Est-ce à dire que tout est bien tel quel dans les élites et corps intermédiaires ? Certes non : d'un coté la démocratie est inachevée parce que en effet les syndicats, les partis ne pratiquent qu'imparfaitement (au mieux) la construction de l'intelligence et de la décision des citoyens, d'un autre coté la démocratie est de plus en plus limitée, sinon bafouée par le pouvoir de l'argent, celui de la finance. Lisez par exemple quelques bons articles issus du sud de l'Europe et transmis par Courrier International : ils expriment un vrai problème : la limitation drastique du pouvoir des gouvernants à l'exécution de la volonté des vrais dirigeants, ou aux questions qui ne les concernent pas. Notre prochain Président n'aura pas « le pouvoir », surtout s'il s'appelle NS ; il peut avoir une part du pouvoir, certes importante, mais partagée avec les autres pouvoirs (législatif, judiciaire, sensés séparés depuis les Lumières du XVIII° siècle), avec ceux des corps intermédiaires, avec ceux du Patronat et surtout de la Finance, totalement non concernés par la Démocratie, qui ne veulent que leurs profits et expliquent que la démocratie, c'est bien lorsque cela ne touche pas à leurs intérêts. Le pouvoir du Président peut donc être un relais du pouvoir de la finance ou un contre-pouvoir par rapport à elle. NS ne peut guère être qu'un relais du pouvoir des financiers et autres fort riches, malgré quelques velléités vite oubliées de contrôle des paradis fiscaux par exemple. Le discours populiste, comme celui de Marine, n'est qu'un trompe l'oeil. FH et quelques autres avec lui dont je suis, veulent construire, parfois reconstruire, un contre-pouvoir au pouvoir de plus en plus absolu de la finance : c'est le sens de la désignation de cette finance comme l'adversaire, et cela n'est pas en contradiction avec le « libéralisme » de FH qui ne signifie rien d'autre que le refus de l'Etatisme économique, la volonté d'avoir de nombreux agents économiques libres, autant que possible citoyens. Cela laisse de la place à quelques réformes du capitalisme, à une politique économique de réindustrialisation, voire à l'émergence d'agents économiques solidaires (Economie Sociale et Solidaire) ou même à quelque forme de « dépassement » du capitalisme, au delà de la redistribution.
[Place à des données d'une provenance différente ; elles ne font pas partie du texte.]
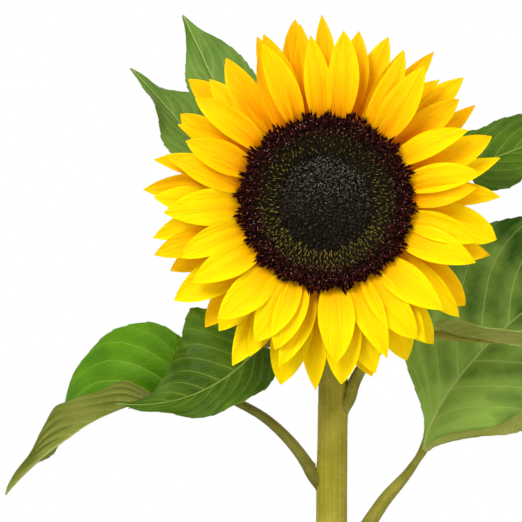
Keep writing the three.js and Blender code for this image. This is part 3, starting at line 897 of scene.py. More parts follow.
def ring_frame(course, f):
    before, after = (along_course(course, held(f + step)) for step in (-COURSE_STEP, COURSE_STEP))
    along = np.where(column(f < 0.5 * COURSE_STEP), np.array([0, 0, 1.0]), unit(after - before))
    across = unit(np.array([1.0, 0, 0]) - along * along[:, :1])
    return across, np.cross(along, across)


def stem_surface(f, angle):
    """Points of the stem's skin, their heights and their radii."""
    centre = along_course(stem_course, f)
    z = centre[:, 2]
    radius = stem_radius(z) + FLARE * np.exp(-z / FLARE_HEIGHT) * (1 + 0.2 * np.cos(5 * angle))
    for rule in LEAVES:
        near = np.exp(-((z - rule["z"]) / KNOT_REACH) ** 2)
        facing = np.maximum(0, np.cos(angle - math.radians(rule["turn"])))
        radius = radius + KNOT * near * facing
    twist = angle + STEM_TWIST * z
    radius = radius + RIB_DEPTH * np.cos(RIBS * twist)
    radius = radius + FURROW_DEPTH * np.cos(FURROWS * twist + 0.02 * z) - FURROW_DEPTH
    across, behind = ring_frame(stem_course, f)
    return around(centre, across, behind, angle, radius), z, radius


rod, f, angle = rod_blank("stem_main", 96, 300)
points, z, radius = stem_surface(f, angle)
finish_rod(rod, points, turned(angle, radius, z), stem_skin)
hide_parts("stem")
print("stem faces:", len(rod.data.polygons))

# %% [markdown]
# ## The leaf stalks
# A stalk has a swollen foot on the stem, a channel on top, and runs on under the
# blade as its midrib. If the rod stopped at the blade, its cut end would show. So
# its course goes on along the blade, and is smoothed where the two meet.

# %% Stalk course
TAIL = 0.34
FOOT_REACH = 0.12
EASING_PASSES = 60


def limb_course(rule, count=220):
    """The rod's course, and how far along it each point lies, with 1 at the stalk's end."""
    stalk, blade = stalk_course(rule), blade_course(rule)
    whole = np.vstack([stalk, blade[: int(TAIL * len(blade))]])
    steps = np.linalg.norm(np.diff(whole, axis=0), axis=1)
    length = np.concatenate([[0], np.cumsum(steps)])
    at = np.linspace(0, length[-1], count)
    course = read_course(at, length, whole)
    for _ in range(EASING_PASSES):
        course[1:-1] = (course[:-2] + 2 * course[1:-1] + course[2:]) / 4
    return course, at / rule["stalk"]


def limb_frame(rule, s):
    """Right and up of the rod: level along the stalk, then turning into the blade's."""
    g = held((s - 1) * rule["stalk"] / rule["blade"])
    on_stalk = np.minimum(s, 1)
    heading = rule["turn"] + rule["swing"] * on_stalk
    slope = lerp(*rule["rise"], on_stalk) * smooth(s / FOOT_REACH)
    turning = column(smooth((s - 0.55) / 0.45))
    pairs = zip(ways(heading, slope, 0)[1:], blade_ways(rule, g)[1:])
    return [unit(lerp(plain, banked, turning)) for plain, banked in pairs]


print("the stalks run on under", TAIL, "of the blade")

# %% [markdown]
# The rod's first rings lie inside the stem. Along the blade it thins out like a
# midrib and sinks just under the surface, and the channel on top runs out.

# %% Stalk surface
FULL_BLADE = 190
BURIED, BURIED_DEPTH = 0.03, 80
CHANNEL, CHANNEL_WIDTH = 0.2, 0.55


def leaf_size(rule):
    return rule["blade"] / FULL_BLADE


def stalk_radius(rule, f):
    size = leaf_size(rule)
    swollen = 1.4 * np.exp(-f * 14)
    return (lerp(3.3 + 0.9 * size, 2.0 + 0.8 * size, smooth(f)) + swollen) * rule["stout"]


def stalk_surface(rule, f, angle):
    """Points of a stalk's skin, with their way along it, their radii and its middle."""
    course, reach = limb_course(rule)
    s = held(f * (1 + BURIED) - BURIED) * reach[-1]
    tail = held((s - 1) / (reach[-1] - 1))
    notch = np.exp(-((angle - math.pi / 2) / CHANNEL_WIDTH) ** 2) * (1 - tail)
    channel = 1 - CHANNEL / rule["stout"] ** 2 * notch
    ridged = 1 + 0.035 * np.cos(9 * angle + rule["z"])
    radius = stalk_radius(rule, np.minimum(s, 1)) * channel * ridged * (1 - 0.93 * tail ** 0.55)
    out = ways(rule["turn"], 0, 0)[0]
    centre = along_course(course, s / reach[-1]) - out * column(held(BURIED - f) * BURIED_DEPTH)
    right, up = limb_frame(rule, s)
    sink = (radius + 1.5 * smooth(tail / 0.2)) * smooth((s - 0.5) / 0.54)
    centre = centre - up * column(sink)
    tall = lerp(1.3, 0.95, smooth(s / FOOT_REACH))
    return around(centre, right, up, angle, radius, tall), s, radius, centre


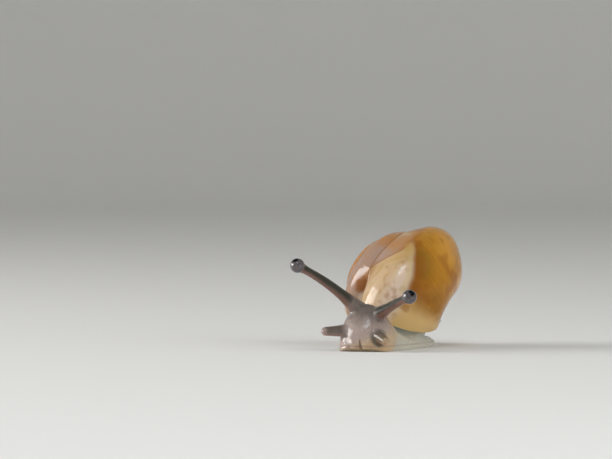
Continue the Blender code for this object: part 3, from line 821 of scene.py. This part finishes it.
# The eyes
# The tip of each long feeler swells into a clear, wet bulb of the same skin, drawn tight, without a joint.
# One black eye spot lies under it, lifts it a little, and looks up and forward.
EYE_SPOTS = {"right": (-0.31, 0.83, 0.46), "left": (0.31, 0.57, 0.76)}  # right, up and toward the camera
SPOT_RISE = 0.035
SPOT_REACH = 0.33  # in radians
BULB_DARK = (0.045, 0.038, 0.040)
BULB_GREY = (0.125, 0.108, 0.112)
SPOT_BLACK = (0.0005, 0.0004, 0.0005)


def eye_finish():
    finish, start, shader = new_finish("eye_bulb", IOR=1.4, Specular_IOR_Level=0.3, Coat_Roughness=0.03,
                                       Subsurface_Weight=0.25, Subsurface_Scale=0.2 * MM,
                                       Subsurface_Radius=(1.0, 0.7, 0.6))
    spot = start.add("ShaderNodeAttribute", {"attribute_name": "from_spot"}, output=2)
    place = start.add("ShaderNodeTexCoord", output=3)
    specks = start.add("ShaderNodeTexNoise", None, {"Vector": place, "Scale": 9000.0, "Detail": 2.0})
    bulb = (specks + spot * 0.1).rise(0.35, 0.9).mix(BULB_DARK, BULB_GREY)
    black = (spot + (specks - 0.5) * 0.05).rise(0.50, 0.42)
    start.feed(shader["Base Color"], black.mix(bulb, SPOT_BLACK))
    start.feed(shader["Coat Weight"], 0.8 - black * 0.6)
    start.feed(shader["Roughness"], specks * 0.1 + 0.18)
    return finish


view_azimuth = math.radians(15)
view_height = math.radians(1.5)
view_right = Vector((math.cos(view_azimuth), math.sin(view_azimuth), 0))
view_back = Vector((math.sin(view_azimuth) * math.cos(view_height),
                    -math.cos(view_azimuth) * math.cos(view_height), math.sin(view_height)))
view_up = view_back.cross(view_right)
bulb_skin = eye_finish()
for side, spot in EYE_SPOTS.items():
    root, reach = UPPER_FEELERS[side][:2]
    toward_spot = (view_right * spot[0] + view_up * spot[1] + view_back * spot[2]).normalized()
    bm = bmesh.new()
    bmesh.ops.create_icosphere(bm, subdivisions=5, radius=EYE_RADIUS)
    angles = [toward_spot.angle(v.co) for v in bm.verts]
    for v, angle in zip(bm.verts, angles):
        v.co *= 1 + SPOT_RISE * math.exp(-(angle / SPOT_REACH) ** 4)
    bmesh.ops.translate(bm, verts=bm.verts, vec=root + reach - UNDER_THE_MIDDLE)
    bmesh.ops.scale(bm, verts=bm.verts, vec=(MM, MM, MM))
    mesh = new_mesh("eye_bulb_" + side, bm)
    mesh.attributes.new("from_spot", "FLOAT", "POINT").data.foreach_set("value", angles)
    mesh.materials.append(bulb_skin)
    eye = new_object("eye_bulb_" + side, mesh)
    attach(eye, "root")
    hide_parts("eye_" + side)

# The floor, the light and the camera
# The snail stands in a pale seamless bowl of matt card, under soft boxes with the key light to its right.
# The camera has a long lens and is held close to the floor, a little to the snail's left.
FLOOR_RADIUS = 0.30
FLOOR_CURVE = 0.18
CURVE_STEPS = 12
FLOOR_SIDES = 96
WALL_HEIGHT = 0.40
PALE_FLOOR = (0.80, 0.80, 0.78)
profile = [Vector((0, 0, 0)), Vector((FLOOR_RADIUS, 0, 0))]
for i in range(1, CURVE_STEPS + 1):
    angle = math.pi / 2 * i / CURVE_STEPS
    out, up = FLOOR_CURVE * math.sin(angle), FLOOR_CURVE * (1 - math.cos(angle))
    profile.append(Vector((FLOOR_RADIUS + out, 0, up)))
profile.append(Vector((FLOOR_RADIUS + FLOOR_CURVE, 0, WALL_HEIGHT)))
bm = bmesh.new()
corners = [bm.verts.new(point) for point in profile]
edges = [bm.edges.new(pair) for pair in zip(corners, corners[1:])]
bmesh.ops.spin(bm, geom=corners + edges, axis=(0, 0, 1), cent=(0, 0, 0), steps=FLOOR_SIDES, angle=math.tau)
bmesh.ops.remove_doubles(bm, verts=bm.verts, dist=0.0001)
mesh = new_mesh("studio_floor", bm)
finish, start, shader = new_finish("pale_floor", Roughness=0.9)
shader["Base Color"].default_value = (*PALE_FLOOR, 1.0)
mesh.materials.append(finish)
studio_floor = new_object("studio_floor", mesh)

VIEW_DISTANCE = 0.32
PIXEL = 0.05 * MM  # what one pixel of the picture covers at the snail
PICTURE_SIZE = (612, 459)
MIDDLE = Vector((0.3, 0.0, 2.0))
MIDDLE_PIXEL = (397.2, 307.5)  # where that point falls
SENSOR = 36.0
aim = (MIDDLE - UNDER_THE_MIDDLE) * MM
aim -= view_right * (MIDDLE_PIXEL[0] - PICTURE_SIZE[0] / 2) * PIXEL
aim += view_up * (MIDDLE_PIXEL[1] - PICTURE_SIZE[1] / 2) * PIXEL
camera = new_object("camera", bpy.data.cameras.new("camera"))
camera.location = aim + view_back * VIEW_DISTANCE
camera.rotation_euler = view_back.to_track_quat("Z", "Y").to_euler()
camera.data.sensor_width = SENSOR
camera.data.lens = SENSOR * VIEW_DISTANCE / (PICTURE_SIZE[0] * PIXEL)
camera.data.clip_start = 0.01
bpy.context.scene.camera = camera


WHITE = (1.0, 0.98, 0.97)
WARM_WHITE = (1.0, 0.98, 0.95)
SKY = (0.85, 0.93, 1.0)
ROOM_GREY = (0.9, 0.9, 0.9, 1.0)
ROOM_STRENGTH = 0.30


def add_light(name, direction, distance, width, height, power, colour):
    """A soft box that faces the snail; its direction is right, up and toward the camera."""
    data = bpy.data.lights.new(name, "AREA")
    data.shape = "RECTANGLE"
    data.size = width
    data.size_y = height
    data.energy = power
    data.color = colour
    lamp = new_object(name, data)
    toward = view_right * direction[0] + Vector((0, 0, 1)) * direction[1] + view_back * direction[2]
    toward.normalize()
    lamp.location = toward * distance
    lamp.rotation_euler = toward.to_track_quat("Z", "Y").to_euler()
    lamp.visible_camera = False
    return lamp


add_light("key", (-0.95, 0.25, -0.02), distance=0.22, width=0.18, height=0.09, power=0.52, colour=WHITE)
add_light("window", (-0.06, 0.70, 0.72), distance=0.24, width=0.06, height=0.06, power=0.09, colour=SKY)
fill = add_light("fill", (0.75, 0.42, 0.6), distance=0.24, width=0.20, height=0.20, power=0.28,
                 colour=WARM_WHITE)
fill.visible_glossy = False
bounce = add_light("bounce", (0.35, 0.15, 0.93), distance=0.24, width=0.20, height=0.10, power=0.12,
                   colour=WARM_WHITE)
bounce.visible_glossy = False
world = bpy.data.worlds.new("soft_room")
bpy.context.scene.world = world
world.use_nodes = True
room = world.node_tree.nodes["Background"].inputs
room["Color"].default_value = ROOM_GREY
room["Strength"].default_value = ROOM_STRENGTH
bpy.context.scene.view_settings.view_transform = "Standard"
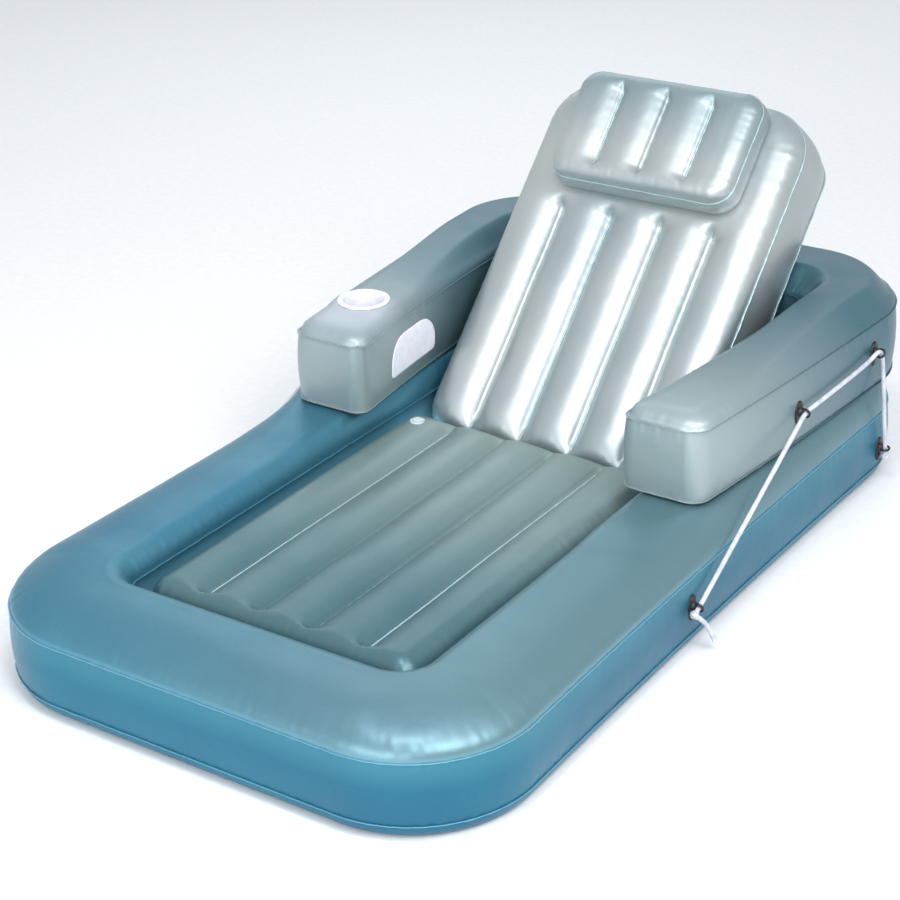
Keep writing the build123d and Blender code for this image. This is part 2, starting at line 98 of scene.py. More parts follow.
def ripple(along, seed, shortest=13.0, waves=7):
    """Uneven waves along a line, between about -1 and 1."""
    random = np.random.default_rng(seed)
    total = np.zeros_like(np.asarray(along, float))
    for _ in range(waves):
        length = shortest * random.uniform(1.0, 2.6)
        total = total + np.sin(along * 2 * math.pi / length + random.uniform(0, 6.3))
    return total / waves * 1.7


def swell(x, y, seed):
    """Slow unevenness of a blown-up panel, between about -1 and 1."""
    random = np.random.default_rng(seed)
    total = np.zeros_like(np.asarray(x, float))
    for _ in range(6):
        angle = random.uniform(0, math.pi)
        length = random.uniform(110, 300)
        phase = random.uniform(0, 6.3)
        distance = x * math.cos(angle) + y * math.sin(angle)
        total = total + np.sin(distance * 2 * math.pi / length + phase)
    return total / 6 * 1.5


def beside(gap, fade, start):
    """A bump that rises just beside a seam and fades away from it: gap is the distance from the seam."""
    return np.exp(-gap / fade) * (1 - np.exp(-gap / start))


def arch(inward):
    """Height of a quarter circle: 0 at the seam (inward 0), 1 at the crest (inward 1)."""
    t = 1 - np.clip(inward, 0, 1)
    return np.sqrt(np.clip(1 - t * t, 0, 1))


def arc_x(table, y):
    """X on the circular arc through three (y, x) points."""
    (y1, x1), (y2, x2), (y3, x3) = table
    a = x1 * (y2 - y3) - y1 * (x2 - x3) + x2 * y3 - x3 * y2
    s1, s2, s3 = x1 * x1 + y1 * y1, x2 * x2 + y2 * y2, x3 * x3 + y3 * y3
    cx = -(s1 * (y3 - y2) + s2 * (y1 - y3) + s3 * (y2 - y1)) / (2 * a)
    cy = -(s1 * (x2 - x3) + s2 * (x3 - x1) + s3 * (x1 - x2)) / (2 * a)
    radius = math.hypot(x1 - cx, y1 - cy)
    side = 1 if x2 > cx else -1
    return cx + side * np.sqrt(radius ** 2 - (np.asarray(y, float) - cy) ** 2)


def stations(length, low_reach, high_reach, step=STEP):
    """Distances from 0 to length, closer together towards both ends."""
    turn = np.linspace(0, math.pi / 2, EDGE_STEPS + 1)
    low = low_reach * (1 - np.cos(turn))
    high = length - high_reach * (1 - np.cos(turn))[::-1]
    count = max(3, int((length - low_reach - high_reach) / step))
    middle = np.linspace(low_reach, length - high_reach, count)[1:-1]
    return np.concatenate([low, middle, high])


# ---- meshes -------------------------------------------------------------------------------
def new_piece(name, points, faces, material, nodes=()):
    """A new piece from points in millimetres, not yet carried by a body."""
    mesh = bpy.data.meshes.new(name)
    mesh.from_pydata((np.asarray(points, float).reshape(-1, 3) * MM).tolist(), [], faces)
    mesh.update()
    mesh.polygons.foreach_set("use_smooth", [True] * len(mesh.polygons))
    mesh.materials.append(material)
    piece = bpy.data.objects.new(name, mesh)
    bpy.context.scene.collection.objects.link(piece)
    if nodes:
        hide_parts(*nodes)
    return piece


def add_mesh(name, points, faces, material, body, nodes=()):
    """A new piece that rides on a body."""
    piece = new_piece(name, points, faces, material, nodes)
    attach(piece, body)
    return piece


def slab(upper, lower):
    """Points and faces of a thin sheet between two grids of the same size."""
    index = numbered(*upper.shape[:2])
    size = index.size
    rim = rim_of(index)
    faces = sheet_faces(index) + sheet_faces(index + size, flip=True)
    faces += loop_faces(np.stack([rim, rim + size]), flip=True)
    return np.concatenate([upper.reshape(-1, 3), lower.reshape(-1, 3)]), faces


def sheet_faces(index, flip=False):
    """Quads over a two-dimensional array of point numbers."""
    a, b, c, d = index[:-1, :-1], index[:-1, 1:], index[1:, 1:], index[1:, :-1]
    quads = np.stack([a, b, c, d], axis=-1).reshape(-1, 4)
    if flip:
        quads = quads[:, ::-1]
    return quads.tolist()


def loop_faces(rings, flip=False):
    """Quads between closed rings: rings is an array of point numbers, one row for each ring."""
    closed = np.concatenate([rings, rings[:, :1]], axis=1)
    return sheet_faces(closed, flip)


def numbered(rows, columns):
    """The point numbers of a grid."""
    return np.arange(rows * columns).reshape(rows, columns)


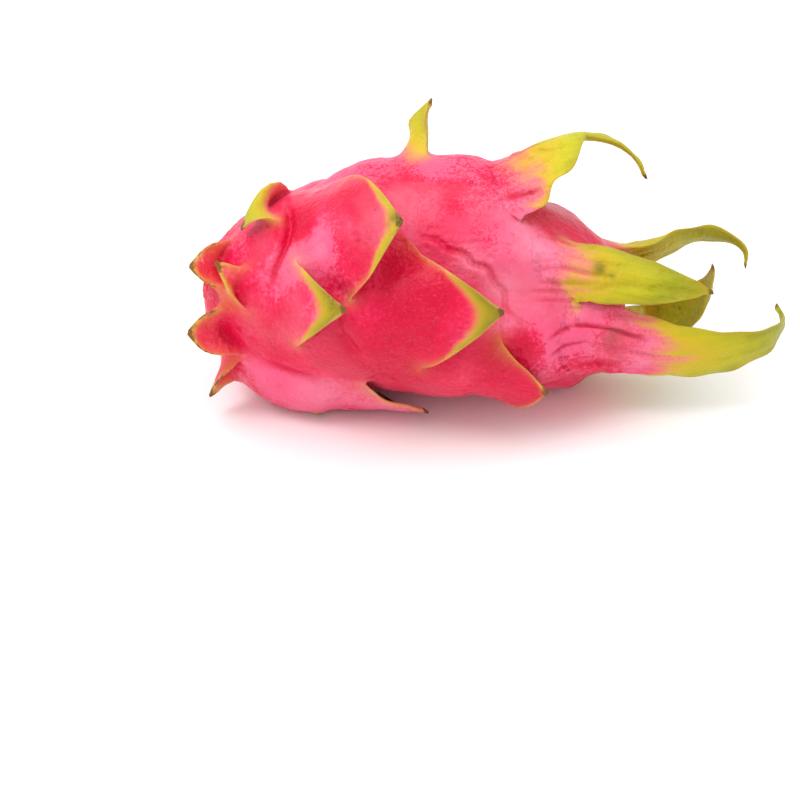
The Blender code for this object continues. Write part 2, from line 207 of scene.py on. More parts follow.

La « vérité » revendiquée par NS n'en est pas une : il prétend vouloir redonner le pouvoir au peuple en luttant contre les élites et autres intermédiaires, mais ne peut et ne veut que respecter le vrai pouvoir actuel, celui de la finance. Que ce serait facile si le monde était simple. Dépenser durablement plus que l'on gagne, dans un monde où l'on peut en partie se protéger mais non s'enfermer, dans un monde où la finance gardera du pouvoir que cela nous plaise ou non, dans un monde où les pays émergents ont bien appris nos leçons de capitalisme et savent de plus en plus produire autre-chose que des tee-shirts, dépenser durablement plus que l'on gagne, en partie pour cacher au peuple tout ce qui est soustrait au fruit de son travail, cela n'est pas possible durablement, cela n'est plus possible maintenant.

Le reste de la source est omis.